The N-word’s entry is now accompanied by an information box that suggests appropriate alternative terms, such as “Afro-German,” which is akin to the usage of African-American in the US.
Tahir Della of the Initiative of Black People in Germany (“Initiative Schwarze Menschen in Deutschland”), a non-profit that fights for racial justice, welcomes Duden’s explanatory note because it provides “self-identifiers” similar to the designation “people of color.” He rejects terms such as “black African,” “dark-skinned,” “colored,” etc., which he considers “foreign identifiers.”
“These are based on attributions, on categories that ultimately have nothing to do with the person they are applied to and have never been entirely apolitical,” he says.
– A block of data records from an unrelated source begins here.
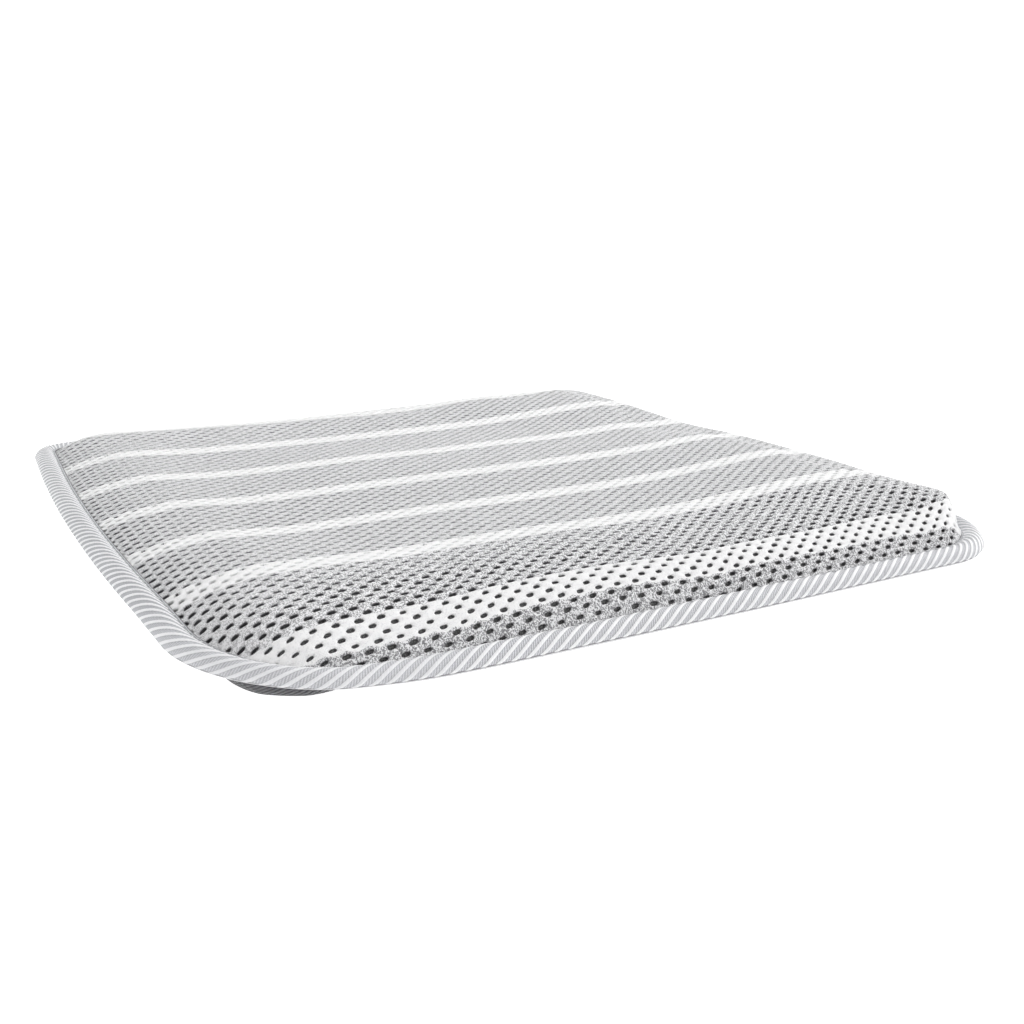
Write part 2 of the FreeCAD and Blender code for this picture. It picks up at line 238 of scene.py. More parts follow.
near_point, near_outward, near_z, near_distance = edge_points(1460)
grid_points = np.stack([GRID_X.ravel(), GRID_Y.ravel()], 1)
nearest = nearest_edge(grid_points, near_point)
from_edge = grid_points - near_point[nearest]
nearest_outward = near_outward[nearest]
INSET = -(from_edge * nearest_outward).sum(1).reshape(COUNT_X, COUNT_Y)
OUT_X = nearest_outward[:, 0].reshape(COUNT_X, COUNT_Y)
OUT_Y = nearest_outward[:, 1].reshape(COUNT_X, COUNT_Y)
EDGE_Z = blur(near_z[nearest].reshape(COUNT_X, COUNT_Y), 5.0)
EDGE_DISTANCE = near_distance[nearest].reshape(COUNT_X, COUNT_Y)

# crown of the top cloth above the floor: a row per y, front to back; a column per x, left to right
CROWN_X = [-200, -158, -128, -92, -45, 0, 45, 80, 118, 159, 200]
CROWN_Y = [-200, -160, -120, -66, -12, 41, 95, 148, 196]
CROWN = [
    [25.4, 25.4, 25.4, 24.8, 24.0, 23.4, 23.4, 24.0, 25.8, 26.0, 25.0],
    [26.0, 26.0, 25.8, 25.2, 24.3, 23.5, 23.5, 24.3, 26.4, 26.8, 25.6],
    [26.2, 26.2, 25.5, 24.3, 24.1, 23.1, 23.0, 24.5, 26.8, 27.5, 26.8],
    [24.3, 24.3, 22.6, 22.4, 22.6, 22.2, 22.2, 23.2, 25.3, 26.3, 26.1],
    [23.9, 23.9, 22.3, 22.0, 22.0, 22.0, 22.0, 22.2, 23.2, 24.3, 24.3],
    [23.4, 23.4, 21.8, 21.3, 21.6, 21.0, 21.1, 20.9, 21.7, 22.4, 22.4],
    [23.5, 23.5, 22.2, 21.2, 20.3, 20.1, 20.4, 21.7, 23.5, 24.8, 24.8],
    [23.4, 23.4, 22.8, 22.2, 21.8, 22.6, 23.4, 24.9, 25.6, 25.5, 25.5],
    [23.0, 23.0, 22.6, 22.2, 21.8, 22.6, 23.2, 24.4, 25.2, 25.1, 25.1],
]
SEAM_INSET = 10.6       # where the cloth leaves the tape
SEAM_UP = 1.5           # its height there, above the middle of the tape
FLARE = 1.5             # the cloth turns up out of the seam over a short curve

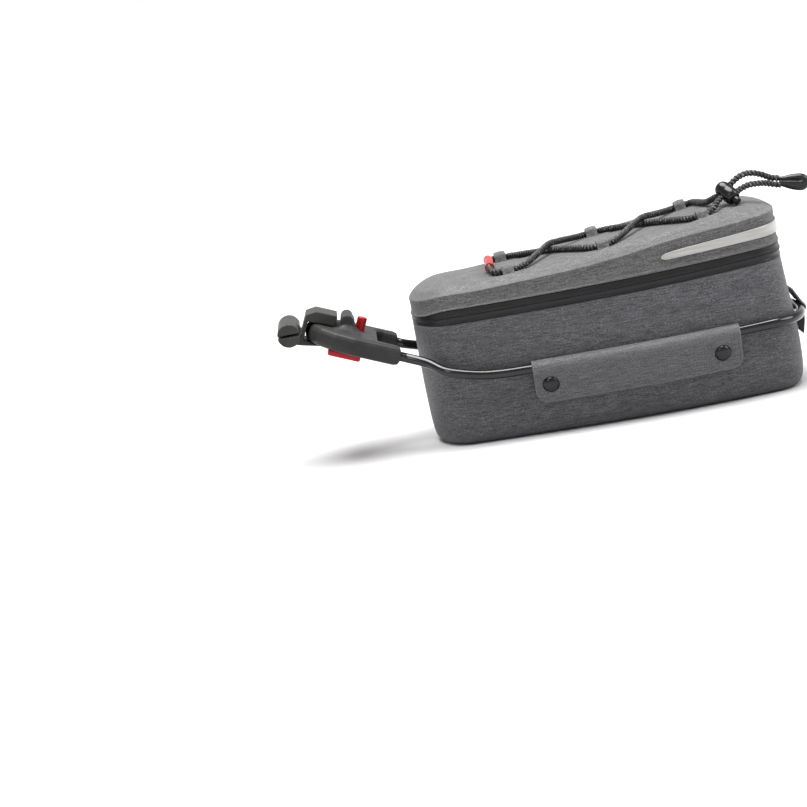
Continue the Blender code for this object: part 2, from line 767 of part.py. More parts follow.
def snap(name, x, side, bag):
    """Domed stud on the flap's outer face, turned to that face."""
    line = np.array(flap_section(x))
    steep = line[-2] - line[-3]
    steep /= np.linalg.norm(steep)
    height = float(rod_height(x)) - SNAP_DROP
    share = (line[-3, 1] - height) / (line[-3, 1] - line[-2, 1])
    foot = line[-3] + (line[-2] - line[-3]) * share
    normal = np.array([-steep[1], steep[0]])
    foot = foot + normal * (FLAP_THICK + GAP * 1.5)
    spot = Vector((x, side * (wall_half_width(x) + foot[0]), foot[1]))
    flare = (wall_half_width(x + SNAP_RADIUS) - wall_half_width(x - SNAP_RADIUS)) / SNAP_RADIUS / 2.0
    facing = Vector((-flare * normal[0], side * normal[0], normal[1]))
    rows = [(1.0, 0.0), (1.0, 0.22), (0.86, 0.55), (0.58, 0.86), (0.22, 1.0)]
    turn = np.linspace(0.0, 2 * np.pi, 12, endpoint=False)
    rings = []
    for wide, high in rows:
        r = SNAP_RADIUS * wide
        rings.append(np.stack([r * np.cos(turn), r * np.sin(turn), 0 * turn + SNAP_HEIGHT * high], axis=1))
    points, faces = skin(rings, ends="polygon")
    stud = add_object(name, mesh_from(name, points, faces), "black_plastic", bag, spot)
    stud.rotation_mode = "QUATERNION"
    stud.rotation_quaternion = facing.to_track_quat("Z", "Y")


def hoop_centre():
    """Middle of the rod's rear hoop: distance from the nose, and height."""
    wall = float(rod_level_plan(ROD_STEPS)[ROD_STEPS, 0])
    return wall + ROD_RADIUS + ROD_STAND_OFF, float(rod_height(BAG_LENGTH))


def rear_tab(bag):
    """Fabric tab from the rear wall over the top of the hoop and down behind it."""
    x, z = hoop_centre()
    clear = ROD_RADIUS + ROD_CLEARANCE
    wall = x - ROD_RADIUS - ROD_STAND_OFF
    line = [(wall + GAP * 2.0, z + TAB_RISE), (wall + TAB_THICK * 1.6, z + TAB_RISE * 0.78)]
    for angle in (48.0, 26.0, 0.0, -32.0):
        turn = math.radians(angle)
        line.append((x + clear * math.cos(turn), z + clear * math.sin(turn)))
    line = np.array(line)
    along = np.gradient(line, axis=0)
    normal = np.stack([-along[:, 1], along[:, 0]], axis=1)
    normal /= np.linalg.norm(normal, axis=1, keepdims=True)
    section = np.concatenate([line, (line + normal * TAB_THICK)[::-1]])
    rings = []
    for y in np.linspace(-TAB_HALF_WIDTH, TAB_HALF_WIDTH, 5):
        rings.append(np.array([(px, y, pz) for px, pz in section]))
    points, faces = skin(rings, ends="polygon")
    add_object("rear_tab", mesh_from("rear_tab", points, faces), "body_fabric", bag)


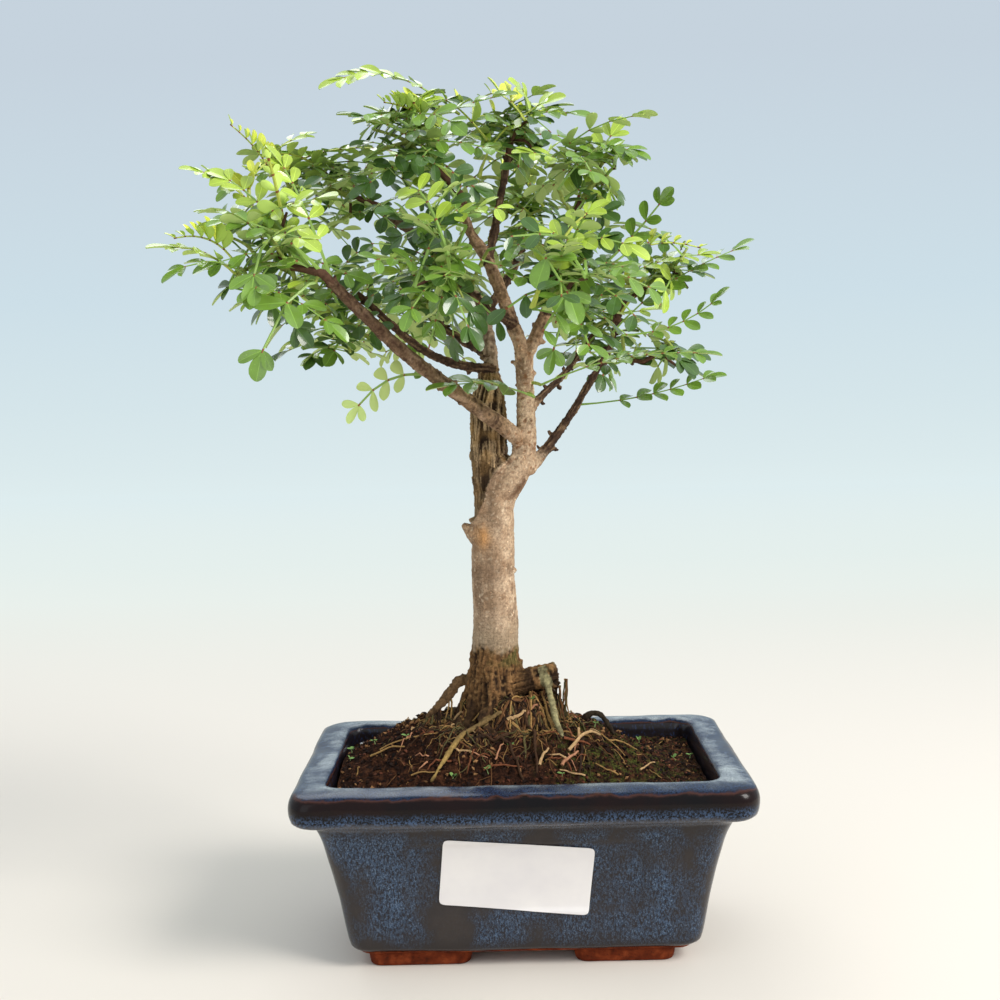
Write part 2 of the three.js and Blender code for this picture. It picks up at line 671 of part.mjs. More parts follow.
// Grows one mass: a stem on from the limb, twigs from the nearest wood, leaves outwards.
function growMass(mass, seed) {
  const random = makeRandom(seed);
  const limb = LIMBS.find((other) => other.name === mass.limb);
  const limbLine = limbCurve(limb);
  const tip = limbLine.getPoint(1);
  const heading = limbLine.getTangent(1);
  const stemRadius = limb.radii[limb.radii.length - 1];
  const start = tip.clone().addScaledVector(heading, SEAT_GAP);
  const bend = start.clone().addScaledVector(heading, STEM_STRAIGHT);
  const middle = vector(mass.middle);
  const wood = [bend, ...arching(bend, middle, 1).getPoints(4).slice(1)];
  const stemPoints = [start, ...wood];
  const steps = stemPoints.length - 1;
  const solids = [toSolid(tube({
    points: stemPoints.map((point) => point.toArray()),
    radii: stemPoints.map((_, step) => stemRadius + (TWIG_RADIUS - stemRadius) * step / steps),
    sides: 5,
    steps,
  }))];
  const accepts = (place, radius) => isInSpace(mass, place) && isClearOfLimbs(place, radius);
  for (const target of makeTargets(mass, start, random)) {
    const from = wood.reduce((best, place) => {
      return place.distanceTo(target) < best.distanceTo(target) ? place : best;
    });
    const gap = from.distanceTo(target);
    const twigShare = Math.max(0, 1 - LEAF_LENGTH / gap);
    const base = from.clone().lerp(target, twigShare);
    const leaf = makeLeaf(base, target, random);
    const leaflets = leaf.leaflets.filter((leaflet) => {
      return leaflet.corners.slice(1).every((corner) => accepts(corner, 0.3));
    });
    const ribIsClear = RIB_TESTS.every((t) => accepts(leaf.curve.getPoint(t), RACHIS_RADIUS));
    if (ribIsClear && leaflets.length > 2) {
      if (twigShare > 0.02) {
        const twig = arching(from, base, 1.5);
        solids.push(thinTube(twig, TWIG_RADIUS, TWIG_RADIUS, 1));
        wood.push(twig.getPoint(0.5), base);
      }
      solids.push(thinTube(leaf.curve, TWIG_RADIUS, RACHIS_RADIUS, 2));
      leaflets.forEach((leaflet) => solids.push(toSolid(leaflet.geometry)));
    }
  }
  return joinToOneBody(solids);
}

// The whole plant and its pot, one named mesh for each piece.
const tree = new THREE.Group();

function addPiece(name, geometry, finish) {
  const material = new THREE.MeshStandardMaterial({ ...FINISHES[finish], metalness: 0 });
  const mesh = new THREE.Mesh(geometry, material);
  mesh.name = name;
  tree.add(mesh);
}

addPiece('pot_body', makePotBody(), 'glaze');
addPiece('clay_base', makeClayBase(), 'clay');
addPiece('blank_label', makeLabel(), 'label');

const soil = makeSoilSolid();
addPiece('soil', toGeometry(soil), 'soil');

const trunk = makeTrunkSolid();
addPiece('trunk', toGeometry(trunk), 'bark');
for (const [name, solid] of Object.entries(makeRoots(trunk, makeSoilSolid(SEAT_GAP)))) {
  addPiece(name, toGeometry(solid), 'root');
}

for (const [name, solid] of Object.entries(makeLimbs())) {
  addPiece(name, toGeometry(solid), name === 'old_stem' ? 'old_bark' : 'bark');
}

MASSES.forEach((mass, order) => {
  addPiece(mass.name, toGeometry(growMass(mass, GROWTH_SEED + 97 * (order + 1))), 'leaf');
});

// The origin is the middle of the whole, on the surface that the feet stand on.
tree.position.set(-WHOLE_MIDDLE_X, -WHOLE_MIDDLE_Y, 0);

export default tree;
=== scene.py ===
# %% [markdown]
# # A small pepper tree grown as a bonsai
# The real object is a living tree about 30 cm tall: a pale stem that forks, a dead stem beside it,
# surface roots that grip a mound of soil, and a glazed clay pot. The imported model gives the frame:
# its sizes and places hold, and each cell below replaces a plain solid by a finer form.
# All sizes are written in millimetres from the middle of the pot, as a potter would measure them.

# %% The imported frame
import math

import bpy
import numpy as np
from mathutils import Matrix, Vector, noise
from mathutils.kdtree import KDTree


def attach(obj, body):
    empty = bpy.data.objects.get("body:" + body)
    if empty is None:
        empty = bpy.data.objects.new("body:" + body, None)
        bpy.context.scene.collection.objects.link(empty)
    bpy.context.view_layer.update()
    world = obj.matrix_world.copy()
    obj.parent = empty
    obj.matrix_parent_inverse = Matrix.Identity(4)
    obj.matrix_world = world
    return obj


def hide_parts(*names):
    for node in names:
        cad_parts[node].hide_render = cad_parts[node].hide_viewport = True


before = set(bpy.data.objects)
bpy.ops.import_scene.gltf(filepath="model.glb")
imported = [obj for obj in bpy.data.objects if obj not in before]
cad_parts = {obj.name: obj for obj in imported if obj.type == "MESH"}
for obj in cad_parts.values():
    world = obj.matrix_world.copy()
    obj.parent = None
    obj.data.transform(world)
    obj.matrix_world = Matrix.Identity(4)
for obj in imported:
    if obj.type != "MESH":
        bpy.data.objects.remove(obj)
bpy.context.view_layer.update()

# %% [markdown]
# ## Sizes and small helpers
# The pot's middle stands 14 mm to the right of the middle of the whole plant, because the crown
# leans to the left. One function turns a maker's millimetres into the scene's metres.

# %% Places, random numbers and clean starts
POT_MIDDLE = Vector((14.0, -0.5, 0.0))


def place(point):
    """Millimetres from the pot's middle, turned to the scene's metres."""
    return (Vector(point) + POT_MIDDLE) / 1000


def make_random(seed):
    """Seeded numbers from 0 to 1, the same on every run."""
    state = seed

    def draw():
        nonlocal state
        state = state * 16807 % 2147483647
        return state / 2147483647

    return draw


def start_fresh():
    """Nothing is selected, so the next operator acts on its own piece alone."""
    if bpy.context.object and bpy.context.object.mode != "OBJECT":
        bpy.ops.object.mode_set(mode="OBJECT")
    bpy.ops.object.select_all(action="DESELECT")


def make_active(piece):
    """The piece alone is selected and active, as the operators want it."""
    start_fresh()
    piece.select_set(True)
    bpy.context.view_layer.objects.active = piece


def apply_modifiers(piece):
    """Every modifier becomes part of the mesh, in the order of the stack."""
    make_active(piece)
    for modifier in list(piece.modifiers):
        bpy.ops.object.modifier_apply(modifier=modifier.name)


def count_triangles(piece):
    """Triangles that the faces make when each is cut from one corner."""
    return sum(len(face.vertices) - 2 for face in piece.data.polygons)


def finish_piece(piece, nodes=()):
    """The piece rides on the plant and stands for its solids, which are hidden, and its triangles are printed."""
    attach(piece, "root")
    if nodes:
        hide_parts(*nodes)
    print(piece.name, "triangles:", count_triangles(piece))


def srgb(red, green, blue):
    """A colour as the eye reads it, 0 to 255, turned to the light values that shaders use."""
    values = [channel / 255 for channel in (red, green, blue)]
    linear = [v / 12.92 if v <= 0.04045 else ((v + 0.055) / 1.055) ** 2.4 for v in values]
    return (*linear, 1.0)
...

Duden’s online entry for the N-word includes a red warning label. It describes the word as ‘discriminatory’ and provides alternative options, some of which are also controversial.
Controversial literary edits
Germany’s book industry has grown more sensitive to the topic in recent years.
In 2009, new editions of the Pippi Longstocking series, written in the 1940s by Astrid Lindgren, did away with discriminatory terms. Pippi’s father was no longer the “Negro King” but the “South Sea King.” In 2013 Thienemann Verlag publishing house deleted the N-word from the best-selling children’s books by author Otfried Preussler following agreements with the author.
Such changes didn’t go uncriticized, however. For instance, Ulrich Greiner, a journalist for the weekly newspaper Zeit, expressed outrage over how “the humanistic intention to take the feelings of minorities into consideration” could lead to “censorship.”
Racism: An everyday experience
Whereas African-American historiography has come a long way in the US, an Afro-German movement in Germany is still just getting started, if at all.
Della criticizes how, unlike in the US, most people in Germany know far too little about racism and its effects, origins and manifestations. “We’re now paying for this debate that has not taken place because people are able to reproduce racist theories and views and concepts,” he says.
Della, of the Initiative of Black People in Germany, is against labels based on attributive categorization
Della doesn’t believe racist thought structures, which extend beyond the debate over the N-word, are grounded exclusively in the far-right of the political spectrum. Professor Karim Fereidooni agrees; he researches critical race theory in educational institutions at the Ruhr University in Bochum.
In fact, social media posts suggest a racist mentality is widespread. Afro-Germans and other minorities, including those with family histories of immigration, often share their everyday experiences of racism and discrimination by posting with the hashtag #MeTwo.
Read more: #MeTwo: To be or not to be German enough
How to deal with racism?
Over the past years, Germany has seen a rise in insulting, racist and anti-Semitic statements, physical threats and even fatal attacks. The developments have caught the attention of the country’s leadership.
In his December Christmas speech, German President Frank-Walter Steinmeier asked citizens to defend one another: “You are the people who have to get up and speak up when you see someone being insulted on the bus because they look different, or when you hear racist slurs being cast in the playground or the pub. You have a voice on the internet and in social media.”
Fereidooni’s field of research combines critical race theory with educational institutions and training
Fereidooni says universities also struggle with how to approach racism. “I believe that critical race theory is a delicate plant. It is growing at the moment, but I still only know 10 colleagues in Germany who engage in teacher training and who do dedicated critical race work,” he says. His ultimate goal is to have critical race theory become an essential part of educational professions.
Motto: ‘Stop the N-word’
Nzimiro’s petition is directed at the Mecklenburg-Western Pomerania state court as well as the Federal Antidiscrimination Agency. While it remains unclear when she intends to deliver it, she plans to use the interim period to continue her campaign work. Some initiatives have already joined forces. Their overarching motto is, “Stop the N-word.”